Achterbal: De achterbal wordt vanaf de grond genomen binnen het keepersgebied door de bal te passen of te schieten. De achterbal kan zowel door de keeper als door een veldspeler worden genomen. De tegenstander staat minimaal op vijf meter afstand.
- AANDACHTSPUNT: Een achterbal mag dus door de keeper niet uit de handen geschoten worden. Indien de keeper de bal uit het reguliere spel in bezit krijgt dan mag hij de bal wel uit zijn handen trappen. Bij een achterbal mag de bal tot 7 meter van de doellijn in het veld gelegd worden.
Hoekschop: Hoekschoppen worden vanaf de hoekpunten van het speelveld genomen door de bal in te dribbelen of te passen. In beide gevallen, na indribbelen of inpassen, mag er direct worden gescoord door de speler die de hoekschop neemt. De tegenstander staat minimaal op vijf meter afstand.
Uitbal: Bij een uitbal over de zijlijn wordt het spel hervat door in te dribbelen. Nadat de bal is in gedribbeld kan er direct worden gescoord door de speler die in dribbelt. De tegenstander staat minimaal op vijf meter afstand.
- AANDACHTSPUNT: Een uitbal mag dus niet ingeschoten of gepasst worden! De speler die de uitbal neemt moet dus eerst indribbelen en mag dan pas schieten of passen. Zorg dat de tegenstanders bij een uitbal op minimaal 5 meter afstand staan!

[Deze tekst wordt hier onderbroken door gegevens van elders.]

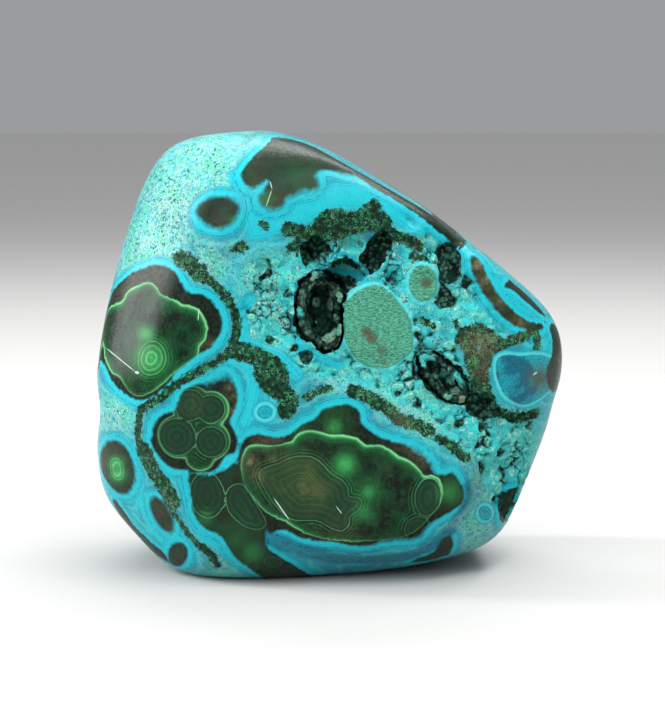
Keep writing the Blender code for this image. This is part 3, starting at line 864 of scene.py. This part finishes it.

Vrije bal: Een vrije bal mag gepasst, in gedribbeld, of geschoten worden. In beide gevallen, na indribbelen of schieten, mag er direct worden gescoord door de speler die de vrije bal neemt. De tegenstander staat minimaal op vijf meter afstand.
Overtreding / scoringkans: Bij een overtreding wordt een vrije bal door de tegenpartij genomen. Bij het ontnemen van een duidelijke scoringskans zal er een strafschop worden toegekend.
Afstand: De tegenstander staat minimaal op 5 meter afstand bij elke spelhervatting.
Strafschop (7 meter): Tijdens de wedstrijd wordt een strafschop alleen gegeven bij het ontnemen van een duidelijke scoringskans. Na afloop van de wedstrijd nemen de teams strafschoppen tegen elkaar.
Keepersgebied: Het advies luidt om het keepersgebied te markeren op 7 meter van de achterlijn met twee afwijkende kleur pionnen. Het keepersgebied geeft aan tot waar de keeper de bal in de handen mag hebben en tot waar de achterbal genomen mag worden.